→ **Dataset extract**

-- Start --

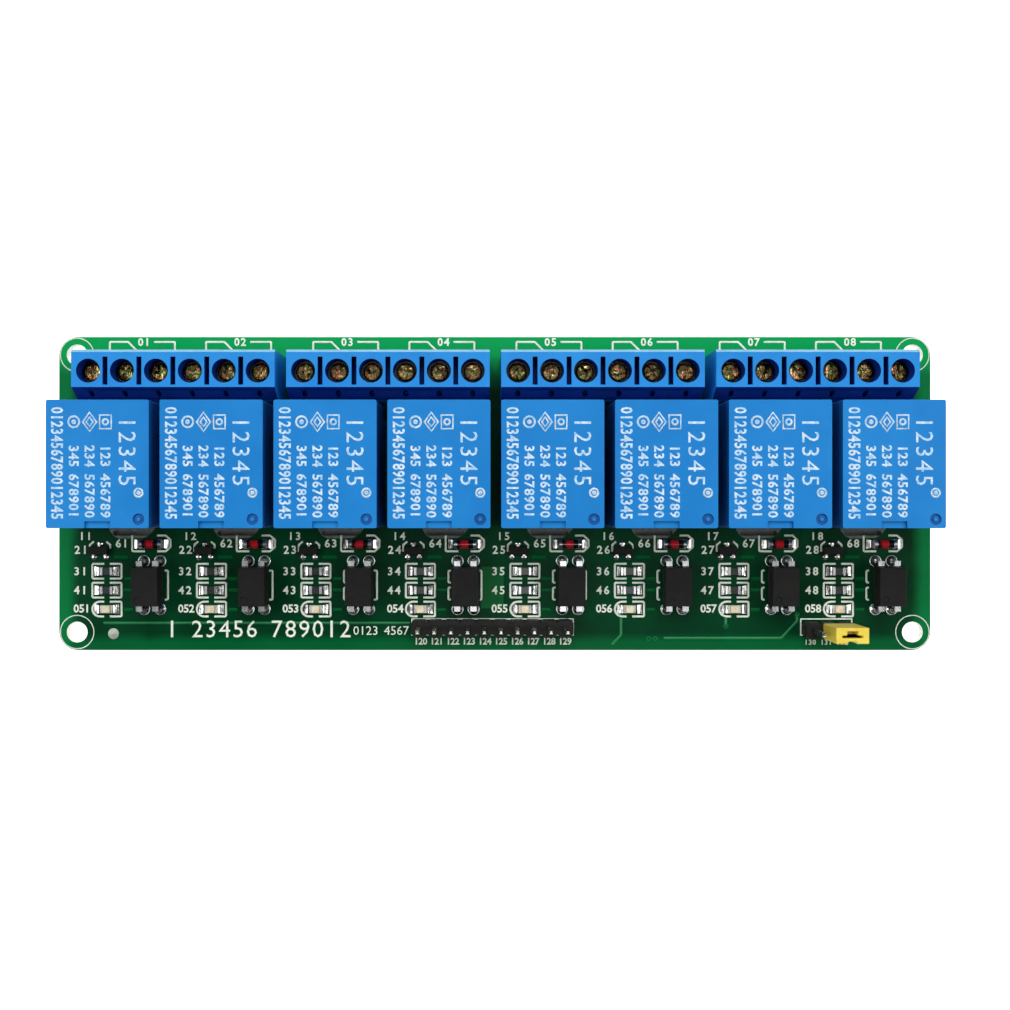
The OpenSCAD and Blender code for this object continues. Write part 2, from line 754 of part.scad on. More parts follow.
for (i = [0:channels - 1]) {
    relay_cover(i);
    relay_armature(i);
    optocoupler(i);
}
for (b = [0:blocks - 1])
    terminal_housing(b);
circuit_board();
solder_joints();
relay_bases();
relay_bobbins();
relay_windings();
relay_cores();
relay_yokes();
relay_hinge_springs();
relay_fixed_contacts();
relay_leads_all();  // relay_leads
terminal_screws();
terminal_cages();
terminal_contacts();
optocoupler_legs();
transistor_bodies();
transistor_leads();
resistor_bodies();
resistor_ends();
light_bases();
light_ends();
light_lenses();
diode_tubes();
diode_ends();
header_strip(input_places);  // input_header_strip
header_pins(input_places);  // input_header_pins
header_strip(jumper_places);  // jumper_header_strip
header_pins(jumper_places);  // jumper_header_pins
jumper_cap();
jumper_clip();
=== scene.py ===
# %% [markdown]
# # A relay module board
# Eight sealed relays stand in a row on one green circuit board. Every relay switches three screw
# terminals above it, and below it sit the parts that drive it: a transistor, an optocoupler, a
# glass diode, two chip resistors and a chip light. A row of pins at the lower edge brings the
# inputs in, and a yellow jumper cap sits on a second, shorter row of pins.
#
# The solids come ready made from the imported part. This lesson adds what solids leave out: softened
# edges, printing, tracks, pads, solder and the finish of every surface.

# %% Load the fixed frame
import math
import bmesh
import bpy
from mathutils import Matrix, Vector


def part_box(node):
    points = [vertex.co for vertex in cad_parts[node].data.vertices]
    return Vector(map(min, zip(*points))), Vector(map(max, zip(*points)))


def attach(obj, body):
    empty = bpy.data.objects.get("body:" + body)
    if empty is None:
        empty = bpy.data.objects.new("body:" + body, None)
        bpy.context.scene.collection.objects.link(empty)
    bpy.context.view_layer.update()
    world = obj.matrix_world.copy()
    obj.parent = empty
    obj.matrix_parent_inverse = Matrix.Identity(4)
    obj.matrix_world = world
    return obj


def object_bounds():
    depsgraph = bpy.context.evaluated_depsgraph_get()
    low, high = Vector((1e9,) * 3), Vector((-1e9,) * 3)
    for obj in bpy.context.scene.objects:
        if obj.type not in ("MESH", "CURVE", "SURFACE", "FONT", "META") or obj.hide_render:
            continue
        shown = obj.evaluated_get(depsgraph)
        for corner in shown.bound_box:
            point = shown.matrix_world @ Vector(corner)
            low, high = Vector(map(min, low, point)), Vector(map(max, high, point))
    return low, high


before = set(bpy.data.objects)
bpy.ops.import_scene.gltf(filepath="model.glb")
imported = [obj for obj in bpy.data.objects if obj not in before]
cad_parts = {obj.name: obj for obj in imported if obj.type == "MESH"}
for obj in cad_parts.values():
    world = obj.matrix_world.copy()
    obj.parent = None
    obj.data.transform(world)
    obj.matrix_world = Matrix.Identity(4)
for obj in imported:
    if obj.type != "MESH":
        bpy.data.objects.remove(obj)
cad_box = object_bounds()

MM = 0.001

def add_object(name, data):
    """An object at the origin that shows the given mesh, curve, lamp or camera."""
    thing = bpy.data.objects.new(name, data)
    bpy.context.scene.collection.objects.link(thing)
    return thing

print("box in mm:", [[round(v / MM, 2) for v in corner] for corner in cad_box])

# %% [markdown]
# ## Camera
# Such a board is usually pictured from straight above, so that every printed number can be read.
# The camera stands close enough for the tall relays to lean outwards a little. Its lens follows
# from two lengths that can be measured on a bench: how high it stands over the board, and how wide
# a piece of the bench it takes in at the board's top face. It stands a little left of the middle of
# its picture, and the lens is shifted back by the same amount.

# %% Camera
board_low, board_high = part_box("circuit_board")
board_top = board_high.z
stand_height = 187 * MM
bench_width = 160 * MM
picture_middle = Vector((1.62, -1.82)) * MM
stand_left = 3.5 * MM
camera_data = bpy.data.cameras.new("overhead_camera")
camera_data.lens = camera_data.sensor_width * stand_height / bench_width
camera_data.clip_start = 0.01
camera_data.shift_x = stand_left / bench_width
camera = add_object("overhead_camera", camera_data)
camera.location = (picture_middle.x - stand_left, picture_middle.y, board_top + stand_height)
bpy.context.scene.camera = camera
print("lens in mm:", round(camera_data.lens, 1))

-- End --

→ **Problem statement**
Begin with the line containing "for (i = [0:channels" and end with the line containing "from mathutils import Matrix, Vector"; repeat every line from start to finish exactly, and nothing outside them.

→ **Result below**
for (i = [0:channels - 1]) {
    relay_cover(i);
    relay_armature(i);
    optocoupler(i);
}
for (b = [0:blocks - 1])
    terminal_housing(b);
circuit_board();
solder_joints();
relay_bases();
relay_bobbins();
relay_windings();
relay_cores();
relay_yokes();
relay_hinge_springs();
relay_fixed_contacts();
relay_leads_all();  // relay_leads
terminal_screws();
terminal_cages();
terminal_contacts();
optocoupler_legs();
transistor_bodies();
transistor_leads();
resistor_bodies();
resistor_ends();
light_bases();
light_ends();
light_lenses();
diode_tubes();
diode_ends();
header_strip(input_places);  // input_header_strip
header_pins(input_places);  // input_header_pins
header_strip(jumper_places);  // jumper_header_strip
header_pins(jumper_places);  // jumper_header_pins
jumper_cap();
jumper_clip();
=== scene.py ===
# %% [markdown]
# # A relay module board
# Eight sealed relays stand in a row on one green circuit board. Every relay switches three screw
# terminals above it, and below it sit the parts that drive it: a transistor, an optocoupler, a
# glass diode, two chip resistors and a chip light. A row of pins at the lower edge brings the
# inputs in, and a yellow jumper cap sits on a second, shorter row of pins.
#
# The solids come ready made from the imported part. This lesson adds what solids leave out: softened
# edges, printing, tracks, pads, solder and the finish of every surface.

# %% Load the fixed frame
import math
import bmesh
import bpy
from mathutils import Matrix, Vector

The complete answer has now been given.